One of my favourite Sanibel souvenirs is a small, glass-bellied table lamp – you can find them in many shops on the island – that I’ve filled with the seashells I collected on Sanibel’s beaches. It’s a lasting memory of a special place, especially when winter comes.
J.N. Ding Darling National Wildlife Refuge covers roughly one-third of Sanibel Island. Protecting a large mangrove ecosystem, it’s a haven for migratory and native birds, as well as other creatures.
I’ve seen an astonishing amount of wildlife while driving the paved road that runs the length of the refuge. (The drive is closed Fridays.) But I see even more as I cycle through the Ding, a great option because renting a bike means I can take advantage of 35 kilometres of at bike paths that trace the island. Rangers are often found posted along Ding Darling’s paths, especially at popular viewpoints, with binoculars at the ready. They’re quick to offer up a glimpse or share information about the island’s wildlife, from birds to bobcats.

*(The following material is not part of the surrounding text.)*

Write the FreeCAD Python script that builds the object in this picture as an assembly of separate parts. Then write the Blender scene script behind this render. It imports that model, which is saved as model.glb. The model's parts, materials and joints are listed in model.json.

Outrigger | The Beaches of Fort Myers & Sanibel
BACK ON THE MAINLAND, Fort Myers boasts its own excellent beaches, sheltered and shallow and strung along 11 kilometres of Estero Boulevard on Estero Island. I always walk out on Fort Myers Pier to watch hungry pelicans doing their best to snatch a catch away from the anglers. Following their lead, I snag my own catch at nearby Times Square, a prime spot for beachside shopping and dining.
As the day winds down, people turn up. They gather at the pier, at beach bars, on restaurant patios and along the shore for the ritual of admiring a Fort Myers sunset. We have a family tradition of taking a sundowner to a waterfront park overlooking the beach to toast the setting sun and another day in this Florida paradise – because, why not?
When you go
William S. Speer, FortMyers-Sanibel.com
WHAT TO DO: The Edison and Ford Winter Estates are a must-see in Fort Myers. Henry Ford and Thomas Edison were snowbirds and spent winters with their families on the Caloosahatchee River. The site includes historic homes to tour, gardens, the Edison Ford Museum and more. Another of Edison’s legacies are the hundreds of magnificent Royal Palms lining McGregor Boulevard that you’ll pass along the way.
WHERE TO DINE: Dixie Fish Company bills itself as “an original Florida fish house.” Enjoy grouper or Florida pink shrimp and live music on the Estero Bay waterfront at Matanzas Pass. On Sanibel, order the coconut shrimp at The Fish House Restaurant, an eclectic eatery that rocks an island feel. Get your fill of conch fritters here, too.
WHERE TO STAY: Pink Shell Resort & Marina on Fort Myers Beach offers a full resort experience along with a great beach with a protected swimming/no-wake zone, kayaks and stand-up paddleboards. Sanibel's all-suite beachfront resort Casa Ybel has watersports, yoga and bikes. Grab lunch or a sunset drink poolside or dinner at Thistle Lodge. Bonus: the suites have kitchens. The historic Island Inn on Sanibel Island has undergone a recent renovation to one building, creating 12 Gulf-view luxury suites, with private screened balconies and full kitchens. Located on the beach, it also has cottages for larger groups.